Director Sean Durkin's visual approach injects wrestling scenes with chaotic intensity, as the camera quickly moves past and around the actors. He also crafts suggestive, haunting images outside the ring. The film's narrative unfolds as a tale of redemption, less preoccupied with pinning down adversaries and more fixated on dismantling pernicious cycles. While occasionally it meanders, this melodrama leaves an indelible mark: a story that lingers in the recesses of one's consciousness.

Guy Barnsley, 24

Guy is a film production graduate who spends too much time watching films rather than making them.

Guy says...

The Iron Claw opens on an empty wrestling ring which fades into a nightmarish close-up of Fritz Von Erich, drenched in sweat, exerting all his terrifying strength. Shot in black and white and slow motion (à la Raging Bull), Holt McCallany's Fritz is more beast than man. This savage image lingers in our minds for the remaining runtime, just as Fritz looms over his sons' shoulders in their journey to take over the wrestling world.

We largely follow the perspective of Kevin (Zac Efron), the eldest brother. There's a lot of compassion in him, even tenderness, despite his brawn.

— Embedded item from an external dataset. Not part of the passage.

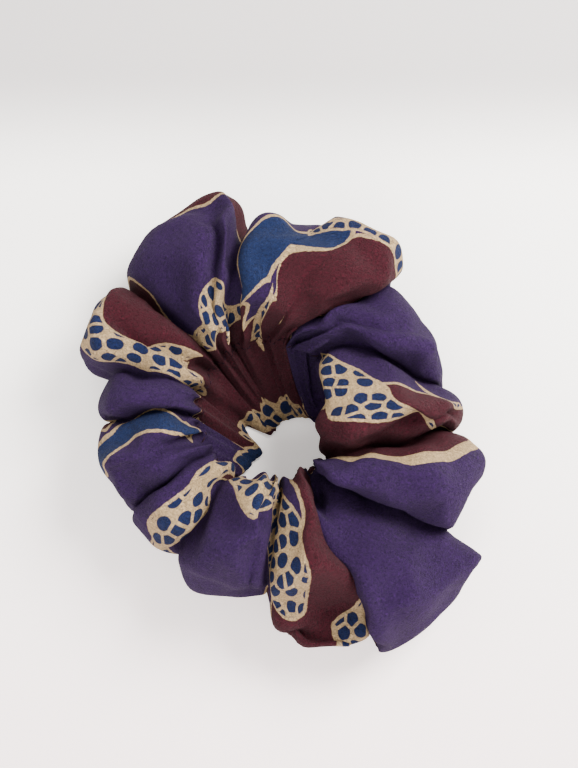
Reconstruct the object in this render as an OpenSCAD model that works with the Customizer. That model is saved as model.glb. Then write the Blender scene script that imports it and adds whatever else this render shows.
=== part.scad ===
// Gathered fabric scrunchie, lying flat. Millimetres, +Z up, origin under the middle of its
// outline on the surface that it lies on. The ring stretches open along X, so each piece that
// runs all the way round is drawn as a left and a right half.

/* [Opening] */
// Radius of the relaxed hair opening
opening_r = 19; // [15:1:22]
// Height of the gathered band that touches the hair
band_h = 12; // [8:1:16]
// Distance of the opening's middle from the middle of the outline, across
opening_x = -3; // [-8:0.1:8]
// Distance of the opening's middle from the middle of the outline, front to back
opening_y = 2.2; // [-8:0.1:8]

/* [Elastic] */
// Radius to the middle of the elastic band
elastic_r = 24.5; // [24:0.5:26]
// Width of the flat elastic, standing upright
elastic_w = 6; // [4:0.5:8]
// Thickness of one layer of elastic
elastic_t = 1.2; // [0.8:0.1:1.4]
// Length over which the two ends of the elastic lie on each other
overlap_len = 12; // [8:1:14]

/* [Cover] */
// Height of the fullest gather above the surface
cover_h = 38; // [34:1:42]
// Reach of the cover in the folds between two gathers
fold_reach = 48; // [44:1:50]
// Free space round the elastic inside the cover
casing_clearance = 0.3; // [0.2:0.1:0.5]
// Gap between the two halves where the ring parts as it stretches
part_gap = 0.3; // [0.2:0.1:0.6]

/* [Stitching] */
// Radius of the sewing thread
thread_r = 0.25; // [0.2:0.05:0.4]
// Length of one stitch of the long seam
stitch_len = 3; // [2:0.5:3.5]
// Length from one stitch of the long seam to the next
stitch_pitch = 4; // [4:0.5:6]
// Number of slip stitches round the closing seam
slip_stitches = 22; // [12:1:28]
// Direction from the centre to the closing seam, in degrees
seam_angle = -60; // [-75:1:-25]

/* [Hidden] */

// Each gather of the cover: direction in degrees, reach from the centre, half of the angle
// that it fills, and its height as a share of cover_h.
GATHERS = [
    [-45, 66, 21, 0.86], [-15, 61, 20, 0.98], [5, 51, 13, 0.92], [26, 53, 20, 0.92],
    [57, 60, 21, 0.98], [88, 58, 21, 1.00], [121, 66, 23, 0.98], [152, 58, 19, 0.90],
    [176, 51, 14, 0.84], [203, 50, 21, 0.88], [229, 50, 13, 0.84], [253, 54, 20, 0.94],
    [284, 66, 17, 0.88]
];
RIGHT = 0;
LEFT = 180;
fold_height = 0.78;
mid_z = cover_h * 0.46;
sides = 22;
rings = 45;
ring_step = 180 / rings;
pressed_flat = 2;
inner_r = opening_r + 0.4;
band_depth = 4;
far = 200;
seam_r = opening_r + 2.2;
overlap_angle = overlap_len / elastic_r * 180 / PI;
stitch_angle = stitch_len / seam_r * 180 / PI;
pitch_angle = stitch_pitch / seam_r * 180 / PI;
stitches_per_half = floor(180 / pitch_angle);
slip_len = 2.4;
zigzags = 8;
zigzag_gap = 0.15;

// Difference between two directions, from -180 to 180.
function turn(a, b) = ((a - b + 540) % 360) - 180;

// How far a gather swells at a direction: 1 along its middle, 0 from its edge on.
function swell(gather, angle) =
    let (share = abs(turn(angle, gather[0])) / gather[2])
    share < 1 ? sqrt(1 - share * share) : 0;

function reach(angle) =
    max([for (g = GATHERS) fold_reach + (g[1] - fold_reach) * swell(g, angle)]);

function height(angle) =
    cover_h * max([for (g = GATHERS) fold_height + (g[3] - fold_height) * swell(g, angle)]);

// A point of the cover's outline in the upright plane at one direction, as [radius, height].
// The part below the middle is pressed flat where it lies on a surface.
function outline(angle, around) =
    let (
        half_reach = (reach(angle) - inner_r) / 2,
        rise = sin(around) > 0 ? height(angle) - mid_z : mid_z + pressed_flat
    )
    [inner_r + half_reach * (1 + cos(around)), max(mid_z + rise * sin(around), 0)];

function on_cover(angle, around) =
    let (p = outline(angle, around))
    [p[0] * cos(angle), p[0] * sin(angle), p[1]];

// The gathered cover between two upright planes, as one closed skin of rings.
module gathered_body(facing) {
    first = facing - 90;
    points = [
        for (i = [0:rings])
        for (k = [0:sides - 1])
        on_cover(first + i * ring_step, k * 360 / sides)
    ];
    skin = [
        for (i = [0:rings - 1])
        for (k = [0:sides - 1])
        let (a = i * sides + k, b = i * sides + (k + 1) % sides)
        each [[a, b, b + sides], [a, b + sides, a + sides]]
    ];
    first_end = [for (k = [sides - 1:-1:0]) k];
    last_end = [for (k = [0:sides - 1]) rings * sides + k];
    polyhedron(points, concat([first_end], skin, [last_end]), convexity = 10);
}

// A half turn about Z of the profile drawn in the X-Y plane.
module half_turn(facing) {
    rotate([0, 0, facing - 90])
    rotate_extrude(angle = 180, $fn = 120)
    children();
}

// Thin upright slab where the two halves part.
module parting_slab() {
    cube([part_gap, far, far], center = true);
}

// The elastic's profile, or the room for it inside the cover.
module elastic_profile(layers, margin) {
    translate([elastic_r - elastic_t / 2 - margin, mid_z - elastic_w / 2 - margin])
    square([elastic_t * layers + 2 * margin, elastic_w + 2 * margin]);
}

// The true round band at the opening, where the gathers press on the hair.
module gathered_band(facing) {
    half_turn(facing)
    translate([opening_r, mid_z - band_h / 2])
    square([band_depth, band_h]);
}

module cover_half(facing) {
    difference() {
        union() {
            gathered_body(facing);
            gathered_band(facing);
        }
        rotate_extrude($fn = 120)
        elastic_profile(2, casing_clearance);
        parting_slab();
    }
}

module elastic_half(facing) {
    difference() {
        half_turn(facing) elastic_profile(1, 0);
        parting_slab();
    }
}

// Running stitches that close the fabric into a tube, along the inside of the ring.
module long_seam_half(facing) {
    margin = (180 - stitches_per_half * pitch_angle + pitch_angle - stitch_angle) / 2;
    for (i = [0:stitches_per_half - 1])
    rotate([0, 0, facing - 90 + margin + i * pitch_angle])
    rotate_extrude(angle = stitch_angle, $fn = 120)
    translate([seam_r, mid_z])
    circle(r = thread_r, $fn = 24);
}

// A straight length of thread between two points.
module thread(from, to) {
    along = to - from;
    length = norm(along);
    translate(from)
    rotate([0, acos(along[2] / length), atan2(along[1], along[0])])
    cylinder(r = thread_r, h = length, $fn = 24);
}

module cover_left() {
    color("indigo") cover_half(LEFT);
}

module cover_right() {
    color("rebeccapurple") cover_half(RIGHT);
}

module elastic_left() {
    color("white") elastic_half(LEFT);
}

// The right half holds both ends of the elastic, one lying on the other.
module elastic_right() {
    color("white")
    union() {
        elastic_half(RIGHT);
        rotate([0, 0, seam_angle - overlap_angle / 2])
        rotate_extrude(angle = overlap_angle, $fn = 120)
        translate([elastic_t, 0])
        elastic_profile(1, 0);
    }
}

module long_seam_left() {
    color("midnightblue") long_seam_half(LEFT);
}

module long_seam_right() {
    color("midnightblue") long_seam_half(RIGHT);
}

// Zigzag of thread that sews the two ends of the elastic together.
module elastic_join_stitches() {
    outer_r = elastic_r + elastic_t * 1.5;
    step = overlap_angle * 0.8 / zigzags;
    function corner(i) =
        let (angle = seam_angle + (i - zigzags / 2) * step, side = i % 2 == 0 ? -1 : 1)
        [outer_r * cos(angle), outer_r * sin(angle), mid_z + side * elastic_w * 0.35];
    color("white")
    for (i = [0:zigzags - 1])
    let (from = corner(i), along = corner(i + 1) - from)
    thread(from + along * zigzag_gap, from + along * (1 - zigzag_gap));
}

// Slip stitches across the seam where the two ends of the fabric tube meet.
module closing_stitches() {
    across = [-sin(seam_angle), cos(seam_angle), 0] * slip_len / 2;
    color("midnightblue")
    for (i = [0:slip_stitches - 1])
    let (middle = on_cover(seam_angle, -150 + 300 * i / (slip_stitches - 1)) + [0, 0, thread_r])
    thread(middle - across, middle + across);
}

// Moves the ring from its own middle to the middle of its outline.
module placed() {
    translate([opening_x, opening_y, 0])
    children();
}

placed() cover_left();
placed() cover_right();
placed() elastic_left();
placed() elastic_right();
placed() long_seam_left();
placed() long_seam_right();
placed() elastic_join_stitches();
placed() closing_stitches();
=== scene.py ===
import math
from collections import namedtuple

import bpy
import numpy as np
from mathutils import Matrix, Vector, noise


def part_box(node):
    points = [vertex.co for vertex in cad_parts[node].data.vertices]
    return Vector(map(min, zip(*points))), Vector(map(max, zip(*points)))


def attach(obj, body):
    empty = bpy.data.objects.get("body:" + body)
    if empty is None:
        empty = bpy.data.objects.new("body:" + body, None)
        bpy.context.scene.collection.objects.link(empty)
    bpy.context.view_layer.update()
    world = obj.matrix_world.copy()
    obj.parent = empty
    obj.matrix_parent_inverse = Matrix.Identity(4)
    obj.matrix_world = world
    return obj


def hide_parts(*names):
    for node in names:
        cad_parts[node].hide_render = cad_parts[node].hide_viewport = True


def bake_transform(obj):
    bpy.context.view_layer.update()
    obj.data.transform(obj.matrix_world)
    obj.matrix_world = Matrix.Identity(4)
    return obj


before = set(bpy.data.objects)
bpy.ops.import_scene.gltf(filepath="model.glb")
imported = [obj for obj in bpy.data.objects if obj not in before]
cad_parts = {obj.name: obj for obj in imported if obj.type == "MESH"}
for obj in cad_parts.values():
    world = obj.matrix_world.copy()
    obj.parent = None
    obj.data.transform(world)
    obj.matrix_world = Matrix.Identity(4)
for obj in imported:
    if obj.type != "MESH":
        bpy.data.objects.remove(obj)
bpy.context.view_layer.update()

# ---------------------------------------------------------------- sizes, in millimetres
MM = 0.001
STRIP_LENGTH = 420      # finished length of the fabric tube, which the print is laid out on
STRIP_ROUND = 100       # finished distance round the tube
CLOTH_THICK = 0.38
ALONG = 236             # cloth squares along the tube
AROUND = 52             # cloth squares round the tube
ELASTIC_THICK = 1.2
THREAD_R = 0.2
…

Seeking the pride of their father, who treats his children as an officer treats his regiment, the tight-knit Von Erich brothers pursue the championship, a title tragically intended for the individual, demanding their brotherhood splinter.

While Zac Efron delivers great subtlety in his performance, the filmmaking often leaves us with the sense that his internal struggle is divorced from the unfolding plot, with events simply flowing over Kevin placidly while his thoughts are troubled by something unknowable. Although there was an opportunity for this conflict to be further explored, The Iron Claw makes clear that bonding with the ones you love will always trump the thrill of personal victory. The nightmare vision of the opening scene is firmly purged with a sincere image of what truly matters most.